═══ DATA ═══

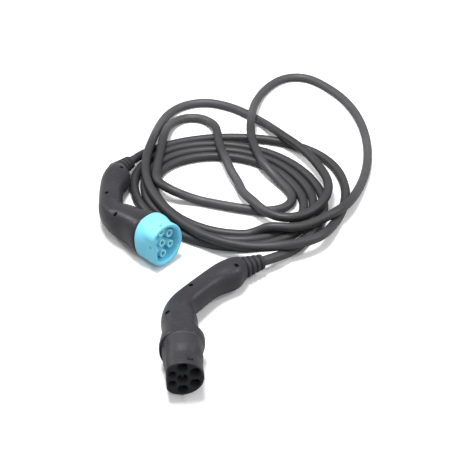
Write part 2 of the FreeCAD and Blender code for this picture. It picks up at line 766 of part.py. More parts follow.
plug, plug_placement = set_down(plug_pieces(), PLUG_AT, PLUG_HEADING, PLUG_TIP_ANGLE)
connector, connector_placement = set_down(
    connector_pieces(), CONNECTOR_AT, CONNECTOR_HEADING, CONNECTOR_TIP_ANGLE
)
for name, shapes in list(plug.items()) + list(connector.items()):
    save(name, shapes)

box = FreeCAD.BoundBox()
for shapes in list(plug.values()) + list(connector.values()):
    for shape in shapes:
        box.add(shape.optimalBoundingBox(False, False))
print("handles box centre", round(box.Center.x, 3), round(box.Center.y, 3), "lowest", round(box.ZMin, 4))

for name, placement in (("plug", plug_placement), ("connector", connector_placement)):
    corner = placement.multVec(V(0, 0, 0))
    along = placement.Rotation.multVec(V(1, 0, 0))
    side = placement.Rotation.multVec(V(0, 1, 0))
    up = placement.Rotation.multVec(V(0, 0, 1))
    print(name, "frame", [[round(v, 6) for v in vector] for vector in (corner, along, side, up)])

plug_tip, plug_next = cable_end(plug_placement, PLUG_BOOT_TURN)
connector_tip, connector_next = cable_end(connector_placement, CONNECTOR_BOOT_TURN)
print("plug cable end", [round(v, 2) for v in plug_tip], [round(v, 2) for v in plug_next])
print("connector cable end", [round(v, 2) for v in connector_tip], [round(v, 2) for v in connector_next])

lead_end = behind(COIL_ENTRY[0], COIL_ENTRY[1], STUB_RUN)
lead = [tuple(plug_tip), tuple(plug_next), lead_end, COIL_ENTRY[0]]
loose = [LOOSE_START] + LOOSE_RUN + [tuple(connector_next), tuple(connector_tip)]
save("cable_coil", [coil()])
save("cable_plug_lead", [tube(lead, CABLE_RADIUS, "plug lead")])
save("cable_loose_run", [tube(loose, CABLE_RADIUS, "loose run")])
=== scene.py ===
import bpy
import bmesh
import math
from mathutils import Matrix, Vector


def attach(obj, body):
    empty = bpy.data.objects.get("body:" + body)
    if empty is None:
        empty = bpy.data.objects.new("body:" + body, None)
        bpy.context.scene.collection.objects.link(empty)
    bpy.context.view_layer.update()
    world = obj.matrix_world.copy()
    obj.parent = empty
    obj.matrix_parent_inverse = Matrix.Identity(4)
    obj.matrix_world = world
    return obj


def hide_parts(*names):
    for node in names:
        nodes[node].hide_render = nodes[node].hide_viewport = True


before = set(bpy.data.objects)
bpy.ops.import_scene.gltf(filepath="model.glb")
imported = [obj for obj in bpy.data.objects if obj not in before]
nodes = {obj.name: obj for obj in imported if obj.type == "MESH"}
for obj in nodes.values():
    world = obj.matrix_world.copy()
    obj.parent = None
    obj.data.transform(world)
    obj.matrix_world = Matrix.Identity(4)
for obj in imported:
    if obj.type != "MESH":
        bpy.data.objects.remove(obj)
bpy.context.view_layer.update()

# metres, the part's own frame: the floor is z = 0
CABLE_RADIUS = 0.0070
LOW = 0.0071
OVER = 0.0212

PLUG_TIP = (0.1192, -0.0060, 0.01783)
CONNECTOR_TIP = (-0.08399, 0.24163, 0.01711)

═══

» **TASK DETAILS**:
Within the listing above, the range opens at the line with "plug_tip, plug_next = cable_end(plug_placement, PLUG_BOOT_TURN)" and closes at the line with "imported = [obj". Reproduce exactly the lines of that range, including both ends.

» **SOLUTION TO THE PROBLEM**:
plug_tip, plug_next = cable_end(plug_placement, PLUG_BOOT_TURN)
connector_tip, connector_next = cable_end(connector_placement, CONNECTOR_BOOT_TURN)
print("plug cable end", [round(v, 2) for v in plug_tip], [round(v, 2) for v in plug_next])
print("connector cable end", [round(v, 2) for v in connector_tip], [round(v, 2) for v in connector_next])

lead_end = behind(COIL_ENTRY[0], COIL_ENTRY[1], STUB_RUN)
lead = [tuple(plug_tip), tuple(plug_next), lead_end, COIL_ENTRY[0]]
loose = [LOOSE_START] + LOOSE_RUN + [tuple(connector_next), tuple(connector_tip)]
save("cable_coil", [coil()])
save("cable_plug_lead", [tube(lead, CABLE_RADIUS, "plug lead")])
save("cable_loose_run", [tube(loose, CABLE_RADIUS, "loose run")])
=== scene.py ===
import bpy
import bmesh
import math
from mathutils import Matrix, Vector


def attach(obj, body):
    empty = bpy.data.objects.get("body:" + body)
    if empty is None:
        empty = bpy.data.objects.new("body:" + body, None)
        bpy.context.scene.collection.objects.link(empty)
    bpy.context.view_layer.update()
    world = obj.matrix_world.copy()
    obj.parent = empty
    obj.matrix_parent_inverse = Matrix.Identity(4)
    obj.matrix_world = world
    return obj


def hide_parts(*names):
    for node in names:
        nodes[node].hide_render = nodes[node].hide_viewport = True


before = set(bpy.data.objects)
bpy.ops.import_scene.gltf(filepath="model.glb")
imported = [obj for obj in bpy.data.objects if obj not in before]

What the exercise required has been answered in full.